3. Materials and Methods

The absorption, distribution, metabolism, excretion, and toxicity (ADMET) properties of the compounds were predicted by using the SwissADME and ProTox-II tools [34,35,36,37]. Target prediction for the inhibitor molecules was recorded with the SwissTargetPrediction. Intestinal absorption and blood–brain barrier (BBB) penetration properties were determined by the BOILED-Egg method [38]. The geometries of the molecules considered in this work have been initially optimized using density functional theory (DFT) at the ωB97XD/6-311++G(2d, 2p) [39,40,41] level of theory. We used (E)-configuration structures in all the computational calculations throughout this work, which is the minimum-energy structure in the potential energy surface. This fact is well supported in the literature [16,42]. The time-dependent density-functional theory (TD-DFT), frontier molecular orbital (FMO), and molecular electrostatic potential (MEP) surface analyses are performed at the same level of theory. The protein-ligand docking process is carried out using AutoDock Vina [43,44]. The binding mechanism between the molecules and their corresponding proteins is examined using molecular dynamics simulation, which is carried out using NAMD/VMD [45,46]. The electronic transitions of the compounds are calculated by using the TD-DFT method [47,48]. All the geometry optimization calculations are performed with the Gaussian suite of programs [49].

4. Conclusions

In summary, we report the results of the in silico analysis performed on the potential dual Aβ and p-tau inhibitor molecules for AD treatment. We designed seven synthetically possible inhibitor molecules (L_1–7) as dual Aβ and p-tau inhibitors. The binding affinity of these molecules towards both Aβ and p-tau is confirmed by docking analysis, which agrees well with the early pharmacodynamic assessments.
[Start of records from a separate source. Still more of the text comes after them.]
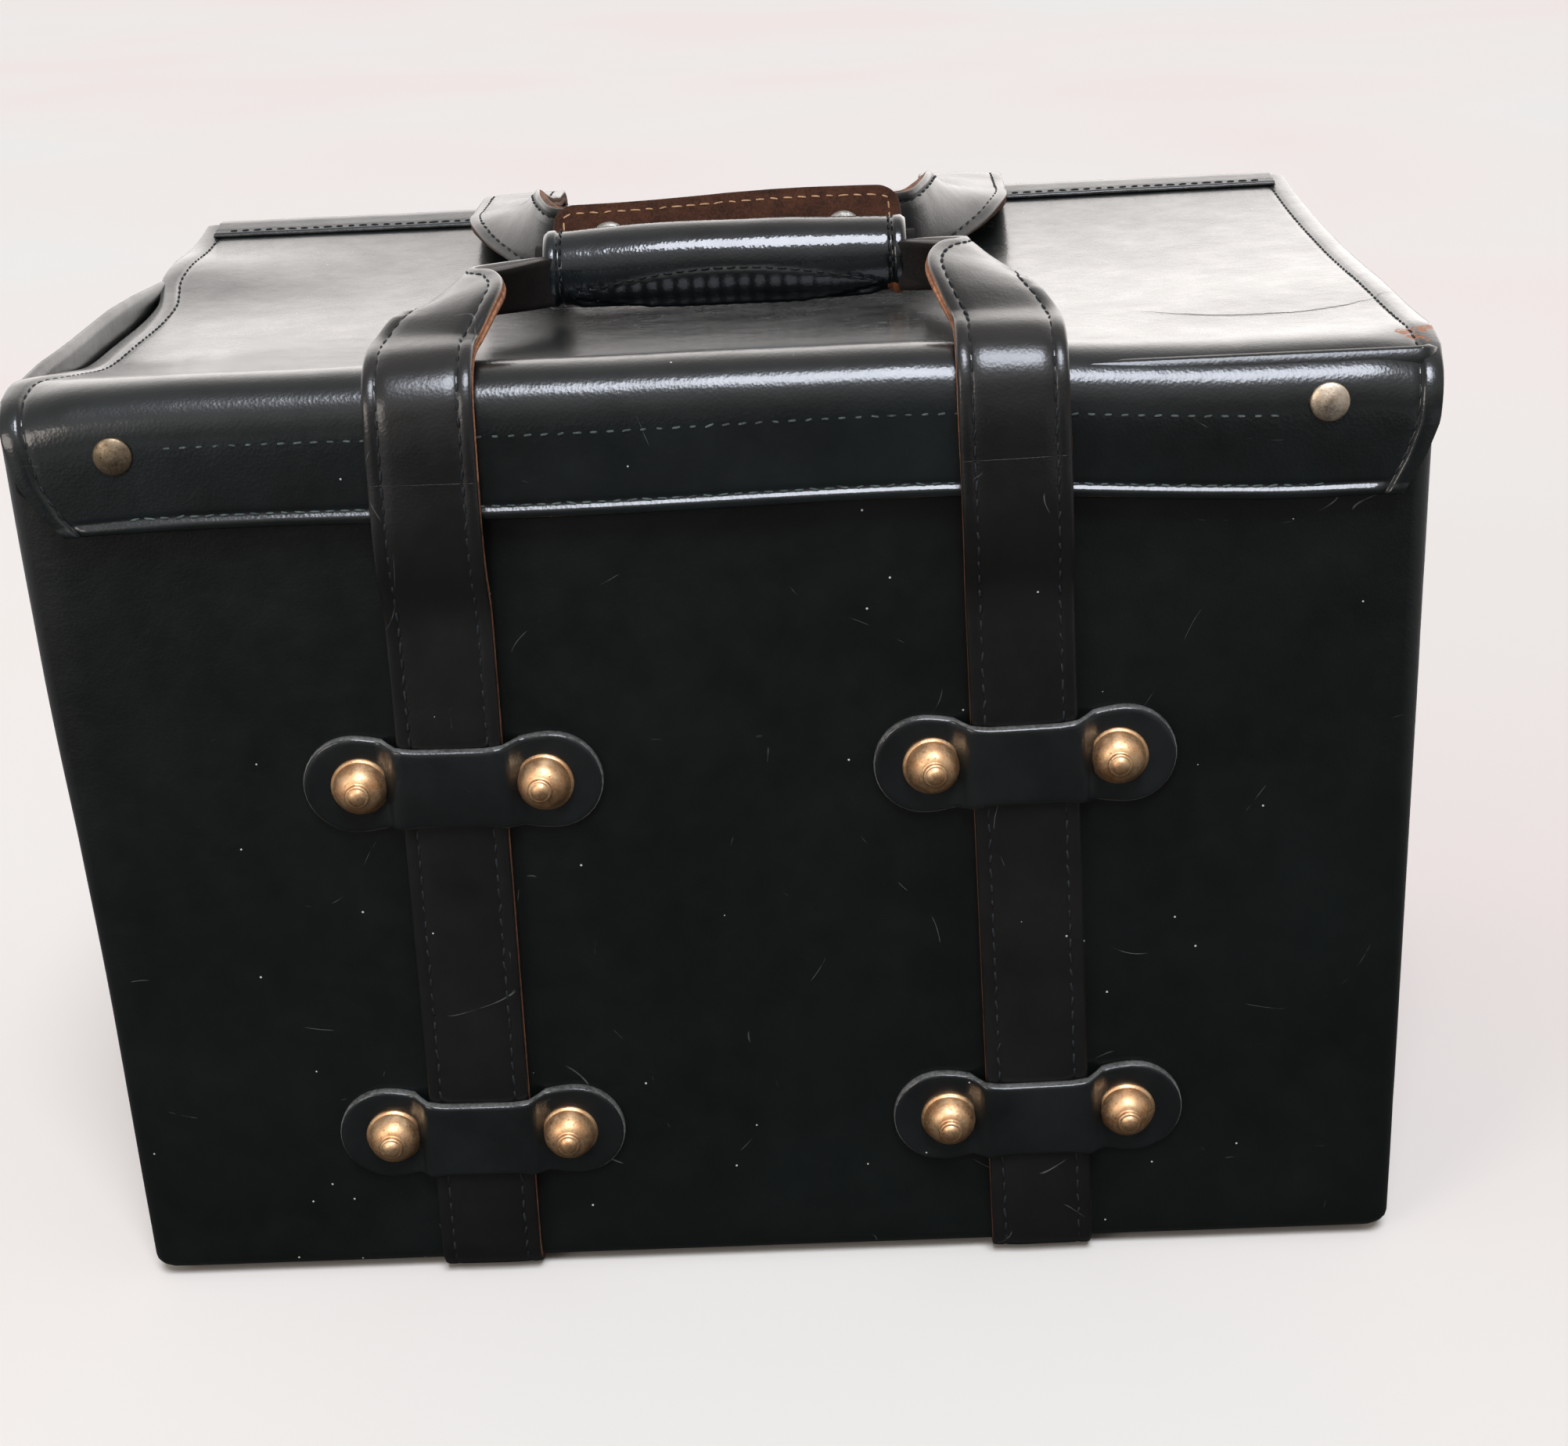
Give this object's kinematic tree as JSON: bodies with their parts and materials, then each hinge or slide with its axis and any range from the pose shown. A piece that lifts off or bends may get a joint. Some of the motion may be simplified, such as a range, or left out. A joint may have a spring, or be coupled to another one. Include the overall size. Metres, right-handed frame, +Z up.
{
  "type": "leather camera case",
  "caption": "Boxy black leather camera case with a rear hinged lid, snapped front flap, strap loops through riveted keepers and a wrapped hand grip.",
  "frame": {"origin": "on the ground under the middle of the case, where the undersides of the two straps rest", "axes": "+X to the right along the width, +Y to the back towards the lid hinge, +Z up"},
  "size_m": [0.4376, 0.3106, 0.332],
  "materials": {
    "case_leather": "polished",
    "strap_leather": "waxed",
    "wrap_leather": "suede",
    "suede_lining": "napped",
    "aged_brass": "aged",
    "nickel": "worn"
  },
  "bodies": {
    "case": {"front_panel": "case_leather", "back_panel": "case_leather", "bottom_panel": "case_leather", "left_end_panel": "case_leather", "right_end_panel": "case_leather", "lining": "suede_lining", "base_pad": "suede_lining", "hinge_piping": "case_leather", "hinge_band": "case_leather", "left_sling": "strap_leather", "right_sling": "strap_leather", "front_left_upper_keeper": "strap_leather", "front_left_lower_keeper": "strap_leather", "front_right_upper_keeper": "strap_leather", "front_right_lower_keeper": "strap_leather", "back_left_upper_keeper": "strap_leather", "back_left_lower_keeper": "strap_leather", "back_right_upper_keeper": "strap_leather", "back_right_lower_keeper": "strap_leather", "front_studs": "aged_brass", "back_studs": "aged_brass", "front_stud_burrs": "aged_brass", "back_stud_burrs": "aged_brass", "snap_studs": "nickel", "left_ring_tab": "strap_leather", "right_ring_tab": "strap_leather"},
    "lid": {"lid_leather": "case_leather", "lid_lining": "suede_lining", "flap_facing": "case_leather", "left_lid_binding": "case_leather", "right_lid_binding": "case_leather", "snap_caps": "nickel", "snap_sockets": "nickel"},
    "front_legs": {"front_left_leg": "strap_leather", "front_right_leg": "strap_leather"},
    "front_grip": {"front_left_shoulder": "strap_leather", "front_right_shoulder": "strap_leather", "grip_core": "case_leather", "grip_wrap": "case_leather"},
    "wrap": {"wrap_flap": "wrap_leather", "wrap_sockets": "nickel"},
    "rear_loop": {"rear_left_leg": "strap_leather", "rear_right_leg": "strap_leather", "rear_left_shoulder": "strap_leather", "rear_right_shoulder": "strap_leather", "rear_hand_strap": "strap_leather"},
    "left_ring": {"left_d_ring": "nickel"},
    "right_ring": {"right_d_ring": "nickel"}
  },
  "joints": [
    {"name": "lid_hinge", "type": "hinge", "parent": "case", "child": "lid", "pos_m": [0, 0.1395, 0.2975], "axis": [-1, 0, 0], "range_deg": [0, 90], "deforming": ["hinge_band", "snap_sockets"]},
    {"name": "front_leg_swing", "type": "hinge", "parent": "case", "child": "front_legs", "pos_m": [0, -0.1469, 0.19], "axis": [1, 0, 0], "range_deg": [0, 100]},
    {"name": "front_grip_fold", "type": "hinge", "parent": "front_legs", "child": "front_grip", "pos_m": [0, -0.148, 0.304], "axis": [1, 0, 0], "range_deg": [0, 200], "deforming": ["front_left_shoulder", "front_right_shoulder"]},
    {"name": "rear_loop_swing", "type": "hinge", "parent": "case", "child": "rear_loop", "pos_m": [0, 0.1469, 0.19], "axis": [-1, 0, 0], "range_deg": [0, 130]},
    {"name": "wrap_flap_hinge", "type": "hinge", "parent": "front_grip", "child": "wrap", "pos_m": [0, -0.0137, 0.306], "axis": [-1, 0, 0], "range_deg": [0, 70]},
    {"name": "left_ring_swing", "type": "hinge", "parent": "case", "child": "left_ring", "pos_m": [-0.2144, 0, 0.252], "axis": [0, 1, 0], "range_deg": [0, 120]},
    {"name": "right_ring_swing", "type": "hinge", "parent": "case", "child": "right_ring", "pos_m": [0.2144, 0, 0.252], "axis": [0, -1, 0], "range_deg": [0, 120]}
  ],
  "couplings": [
    {"joint": "front_leg_swing", "follows": "lid_hinge", "ratio": 1.1111},
    {"joint": "front_grip_fold", "follows": "lid_hinge", "ratio": 2.2222},
    {"joint": "rear_loop_swing", "follows": "lid_hinge", "ratio": 1.4444}
  ]
}
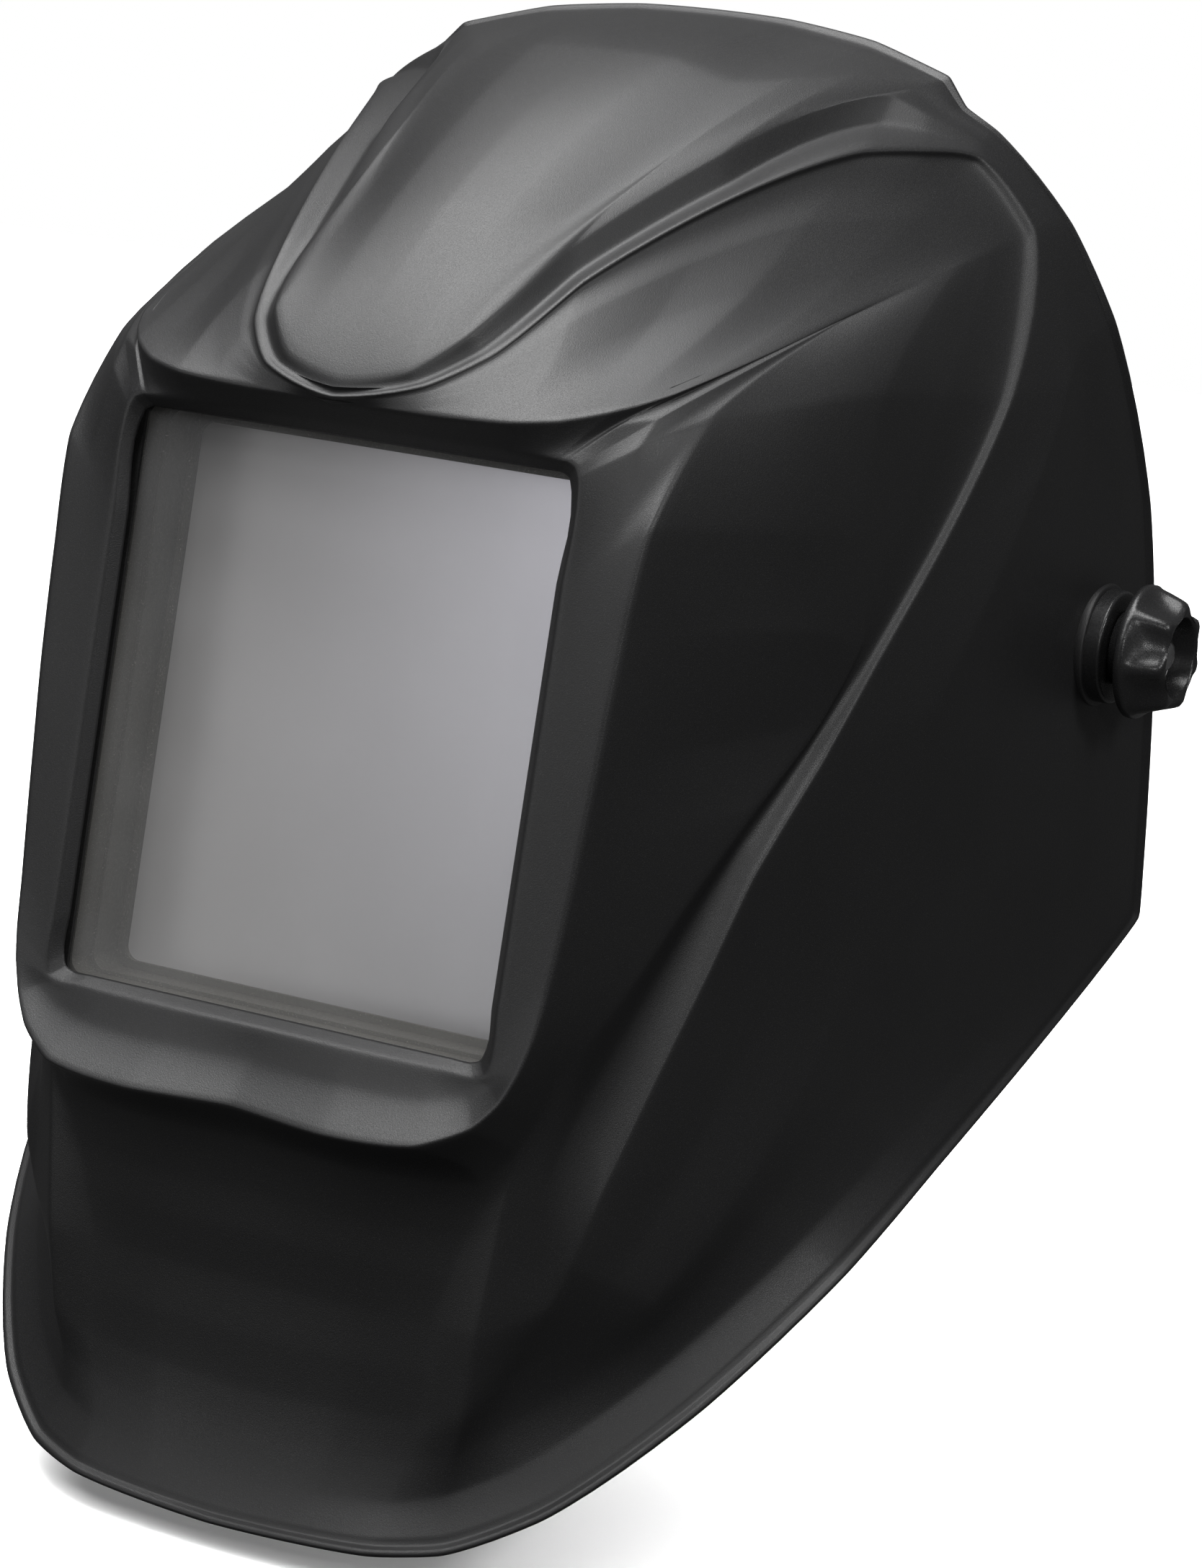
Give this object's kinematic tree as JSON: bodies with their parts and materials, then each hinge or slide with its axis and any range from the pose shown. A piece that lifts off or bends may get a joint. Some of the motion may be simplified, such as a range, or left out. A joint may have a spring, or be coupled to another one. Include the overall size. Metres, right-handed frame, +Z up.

All seven molecules exhibited BBB-crossing and gastrointestinal-absorption ability, which is essential for AD treatment. Out of these seven molecules, L_1–3 were shortlisted for further investigation due to their higher docking score towards both proteins. LYS280 and LYS281 are the most interacting amino-acid residues in p-tau, and PHE8 is the most interactive amino-acid residue of Aβ. As per the MD simulation data, L₃ possesses the highest similarity with the apo-proteins. Hence, L₃ could be a lead molecule out of the seven investigated systems. L₁ and L₂ showed variance in the RMSD analysis from apo-Aβ. Therefore, L₁ and L₂ are potential molecules only for single-target inhibition of p-tau aggregation. Although the results point to L₃ as the lead molecule, in-depth experimental studies are required to confirm the efficiency of all the inhibitor molecules (L_1–7). Hence, these molecules can be considered for experimental studies, as they fulfilled the prerequisites of being a drug candidate when assessed theoretically. We put forward these molecules in the experimental analysis, since they can be prepared through different synthetic routes. The results show that the molecules have outstanding pharmacological characteristics with remarkable potential as AD-treating drugs. Further, this work will enlighten theoretical and experimental researchers involved in developing novel pharmacophores. This study can further act as a stepping stone for the auxiliary development of small organic multi-target inhibitor molecules in AD treatment.